Stop Managing Your Family Like a Project. Let the System Manage Itself.
Here is what it comes down to. You should not need a project management certification to run your household. The reason command centers keep falling apart is not that you lack discipline or that your family is uniquely chaotic. It is a design problem. Systems that depend on everyone's compliance will always collapse under the weight of real life, because real life does not comply.

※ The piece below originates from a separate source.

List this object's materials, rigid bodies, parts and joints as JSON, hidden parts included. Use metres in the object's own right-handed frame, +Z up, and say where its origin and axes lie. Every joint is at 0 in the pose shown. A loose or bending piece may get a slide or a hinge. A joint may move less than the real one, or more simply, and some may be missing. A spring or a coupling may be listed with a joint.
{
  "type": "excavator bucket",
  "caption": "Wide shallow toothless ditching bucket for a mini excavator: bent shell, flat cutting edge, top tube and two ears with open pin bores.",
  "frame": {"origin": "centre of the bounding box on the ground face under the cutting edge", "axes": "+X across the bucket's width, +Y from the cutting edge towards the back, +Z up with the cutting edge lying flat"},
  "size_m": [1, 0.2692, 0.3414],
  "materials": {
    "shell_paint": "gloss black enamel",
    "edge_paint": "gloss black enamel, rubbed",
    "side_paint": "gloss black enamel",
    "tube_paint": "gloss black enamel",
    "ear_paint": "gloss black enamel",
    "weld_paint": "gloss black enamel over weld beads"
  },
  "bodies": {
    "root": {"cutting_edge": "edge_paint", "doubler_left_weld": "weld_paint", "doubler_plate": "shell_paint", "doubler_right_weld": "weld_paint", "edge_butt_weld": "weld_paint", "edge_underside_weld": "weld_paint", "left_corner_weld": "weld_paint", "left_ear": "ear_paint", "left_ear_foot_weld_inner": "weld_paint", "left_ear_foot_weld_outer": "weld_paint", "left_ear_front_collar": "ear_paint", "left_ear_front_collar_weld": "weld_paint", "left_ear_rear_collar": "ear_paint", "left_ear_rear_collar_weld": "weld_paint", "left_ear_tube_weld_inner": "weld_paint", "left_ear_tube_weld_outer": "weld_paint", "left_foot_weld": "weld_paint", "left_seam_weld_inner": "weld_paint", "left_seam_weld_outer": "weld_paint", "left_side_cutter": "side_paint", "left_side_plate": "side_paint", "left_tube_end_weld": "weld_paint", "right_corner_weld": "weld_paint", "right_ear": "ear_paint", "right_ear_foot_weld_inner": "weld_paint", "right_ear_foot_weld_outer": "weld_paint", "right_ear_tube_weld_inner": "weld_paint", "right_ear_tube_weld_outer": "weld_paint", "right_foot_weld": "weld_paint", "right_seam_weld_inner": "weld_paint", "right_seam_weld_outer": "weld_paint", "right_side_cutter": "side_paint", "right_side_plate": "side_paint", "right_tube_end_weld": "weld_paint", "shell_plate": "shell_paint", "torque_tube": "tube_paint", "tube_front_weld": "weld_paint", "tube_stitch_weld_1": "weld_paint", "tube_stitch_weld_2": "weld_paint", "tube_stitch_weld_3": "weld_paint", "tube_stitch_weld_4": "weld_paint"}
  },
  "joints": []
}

Harvard Business School professor Ashley Whillans studied nearly 40,000 people and found that couples who purchased time-saving services reported greater relationship satisfaction, with the benefit intensifying under higher stress levels. In one experiment, participants given $40 to spend on time-saving services reported significantly more happiness than those who spent the same amount on material goods. The mechanism is simple: when you free up time from household coordination, you gain space for what actually matters. Conversation. Presence. The kind of evening where nobody is staring at their phone trying to figure out tomorrow's logistics.

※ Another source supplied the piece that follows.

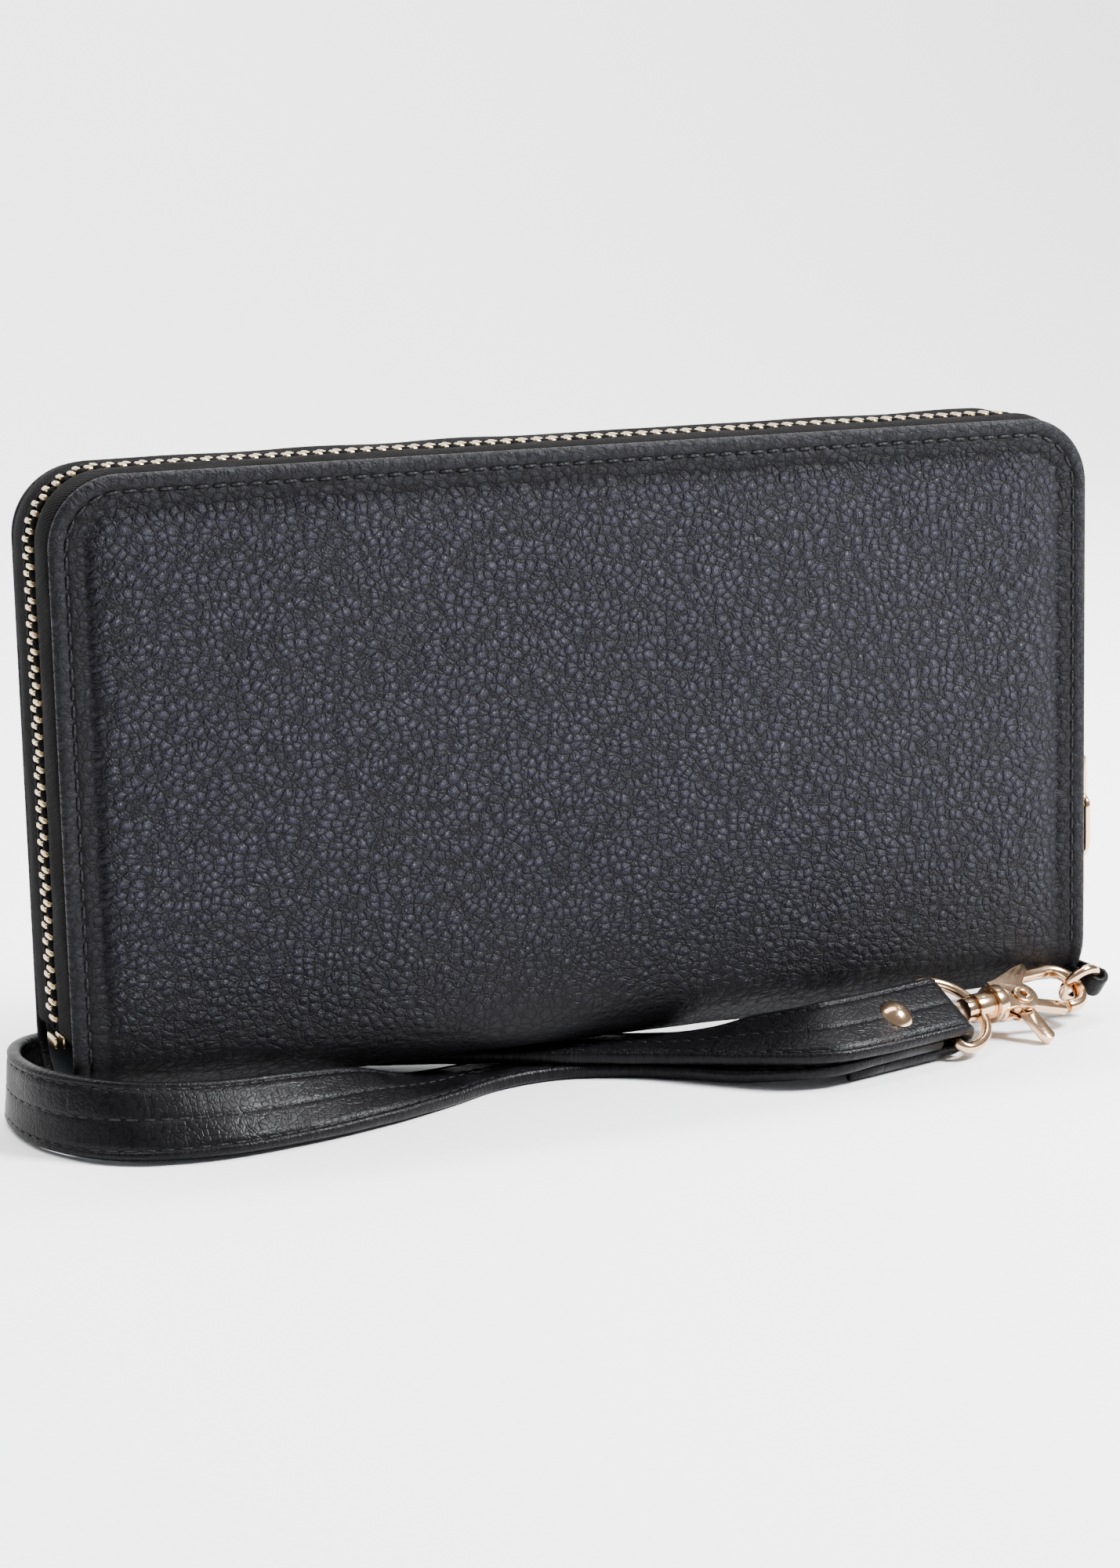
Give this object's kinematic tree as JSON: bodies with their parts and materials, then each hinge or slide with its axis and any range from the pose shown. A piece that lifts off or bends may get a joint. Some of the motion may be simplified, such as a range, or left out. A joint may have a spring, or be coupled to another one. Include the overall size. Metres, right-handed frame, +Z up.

The future of family organization is not a prettier dashboard or a more complex template. It is an intelligent layer that quietly handles the coordination so you can be present for the parts of family life that actually matter. Tools like Nestify and others in this emerging category of AI-powered family hubs are built on a fundamentally different premise: instead of asking you to maintain the system, the system maintains itself.
The best family command center is the one you forget is even running, because it just works. And for the first time, that is not a fantasy. It is a Tuesday reality.